Q2 — Marking guidance (7 marks)

Identifying the error (1 mark): The claim incorrectly describes a C=C double bond as two sigma bonds. A C=C double bond consists of one sigma (σ) bond and one pi (π) bond — not two sigma bonds [1].

Correct chemistry of pi bond and rotation (2 marks): A sigma bond is formed by head-on orbital overlap along the internuclear axis; it allows rotation because rotating around the axis does not disrupt the overlap [1]. A pi bond is formed by side-on overlap of unhybridised p orbitals perpendicular to the internuclear axis.

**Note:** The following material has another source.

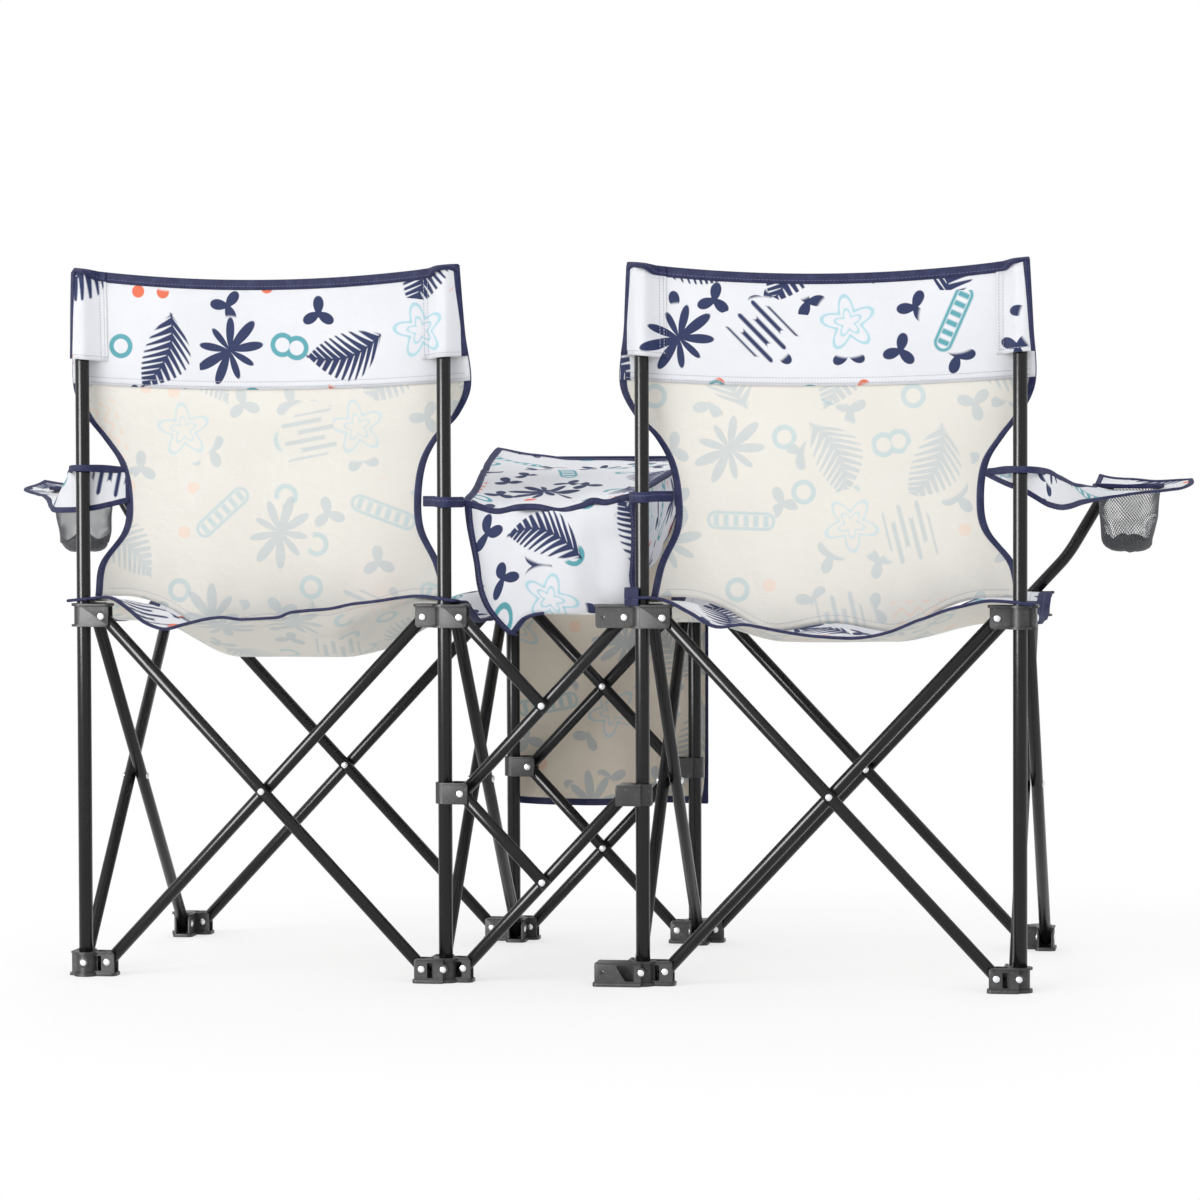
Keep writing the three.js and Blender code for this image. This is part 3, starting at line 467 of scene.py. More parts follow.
def plastic_material():
    made, graph = material("moulded_plastic", 0.42, specular=0.4)
    place = graph.on_object()
    cloudy = graph.noise(place, 60.0, 4.0)
    scuffs = graph.step(graph.noise(place, 210.0, 5.0, 0.7), 0.56, 0.72)
    base = graph.colour(cloudy, rgba(0.021, 0.021, 0.022), rgba(0.046, 0.045, 0.045))
    grain = graph.bump(graph.noise(place, 1500.0, 3.0), 0.0001)
    graph.paint(graph.colour(scuffs, base, rgba(0.085, 0.085, 0.088)), grain, cloudy * 0.2 + 0.34)
    return made


def speckled_material(name, dark, pale, grain, height, roughness, **shader):
    """Two tones of one grain, which also stands up by the given height in metres."""
    made, graph = material(name, roughness, **shader)
    speckle = graph.noise(graph.on_object(), *grain)
    graph.paint(graph.colour(speckle, rgba(*dark), rgba(*pale)), graph.bump(speckle, height))
    return made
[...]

For the pi bond to remain intact, the two p orbitals must remain parallel; rotation by 90° would destroy this overlap and break the pi bond, requiring approximately 270 kJ mol⁻¹ of energy — far more than is available at room temperature. Therefore rotation about C=C does not occur freely [1].

Named example with physical-property evidence (2 marks): cis-but-2-ene has a boiling point of approximately +3.7 °C, while trans-but-2-ene has a boiling point of approximately +0.9 °C [accept any stated different physical property]. These are demonstrably different values, confirming the two compounds are distinct species with different physical properties — not the same molecule from different viewing angles [1]. The difference arises because the cis isomer has both methyl groups on the same side, creating a greater dipole moment and stronger intermolecular interactions than the more symmetric trans isomer [1].

Experimental observation to disprove the claim (2 marks): Award 1 mark for a valid experimental observation (e.g. measuring boiling point of a pure sample of each isomer and recording different values; performing a fractional distillation to isolate two distinct fractions from a mixture; recording different IR or NMR spectra for each). Award 1 additional mark for explicitly linking the experimental result back to disproving the claim (e.g. “if they were the same compound, both fractions would have the same boiling point, but they do not”).